Oklahoma City Geological Society

Abstract


The Shale Shaker Digest X, Volumes XXX-XXXII (1979-1982)
Pages 203-224

Geology of the Lower Ordovician Rocks of the Choctaw Anticlinorium, Southeastern Oklahoma

Joseph F. Dunagan Jr.

ABSTRACT

Previous investigations dealing with the geology of the inner Choctaw Anticlinorium have been contradictory and generally unsatisfactory, and have usually interpreted the area as very gently deformed. This study attempts to provide an accurate map of lithologic distributions and a more realistic structural interpretation.

Map units were defined on the basis of lithologic contrasts. Shale is the most common rock type in the area, with less common occurrences of sandstone and limestone. Samples of the three map units were examined, in hand specimen and thin section, but no significant differences between samples of similar lithology (that is, belonging to the same map unit) could be observed. Structural data such as orientations of fold hinges and cleavage and bedding surfaces were collected where possible. The major structural elements found in the map area are numerous small, disharmonic, isoclinal recumbent folds, and prominent slaty cleavage at consistently low angles that tends to obscure bedding in shales.

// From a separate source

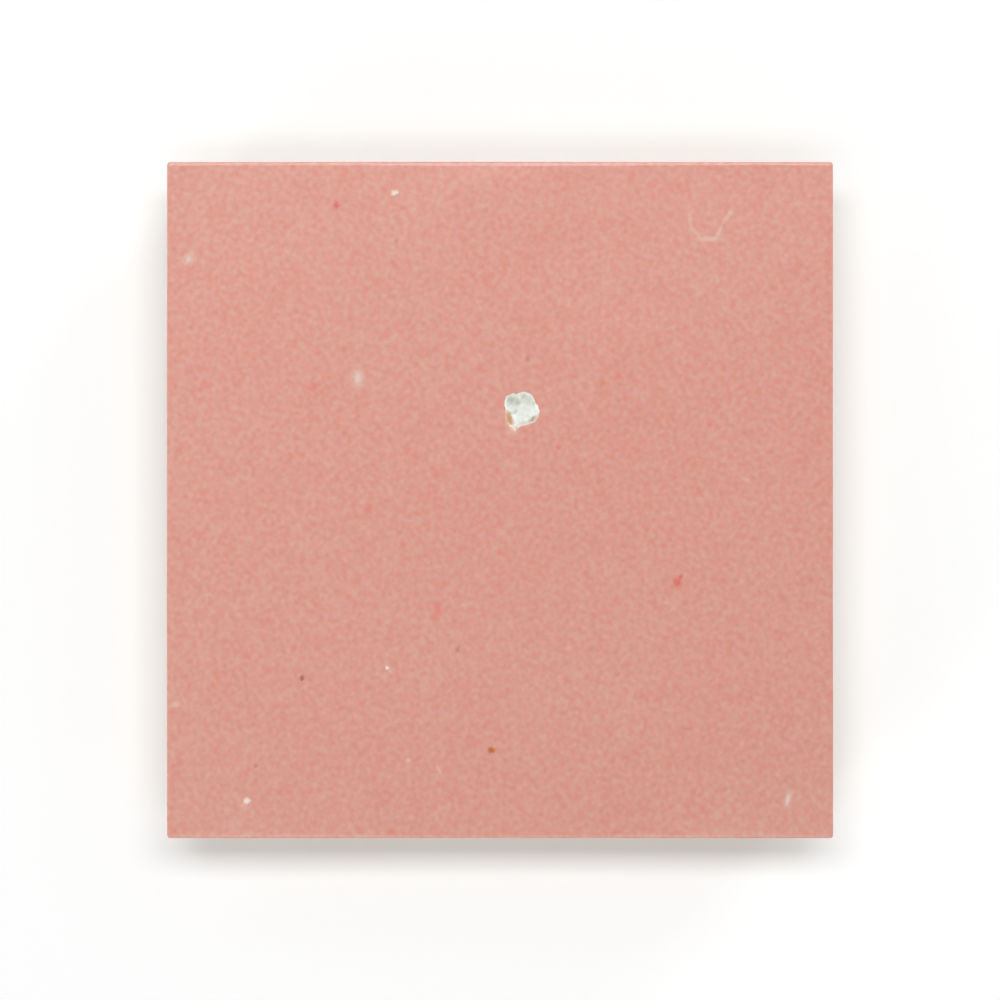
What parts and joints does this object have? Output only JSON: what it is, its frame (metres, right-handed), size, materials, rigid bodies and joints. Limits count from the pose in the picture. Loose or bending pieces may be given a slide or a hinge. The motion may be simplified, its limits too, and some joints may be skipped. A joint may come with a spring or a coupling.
{
  "type": "zellige tile",
  "caption": "Hand-cut square clay wall tile with a pink glazed face, a straight glazed arris and chiselled sides that run in to a flat bed.",
  "frame": {"origin": "middle of the bed, the flat back that is set in mortar, at the middle of the tile's box", "axes": "+Z out of the glazed face, +X across the face, +Y up the face as it is seen from the front"},
  "size_m": [0.1, 0.1014, 0.0112],
  "materials": {
    "glazed_clay": "gloss"
  },
  "bodies": {
    "root": {"tile": "glazed_clay"}
  },
  "joints": []
}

Field observations fail to demonstrate large scale folding or high angle faulting, but do indicate that the area has been subjected to severe deformation with a pronounced low angle component.

The distribution of rock types, the evidence of intense deformation, and the lack of evidence for large scale folding and/or high angle faulting suggest that a mechanism involving low-angle thrust faulting is responsible for the features observed in the map area. Such a mechanism of thrust faulting, combined with the lithologic types common in the map area, suggest that the pre-Bigfork Chert rocks of the inner Choctaw Anticlinorium acted as a major decollement zone, deforming in response to loading and subsequent gravity sliding of the entire sequence. Intense deformation accompanied by large accumulations of strain occurred in the pre-Bigfork rocks, while the younger strata were transported with relatively little deformation.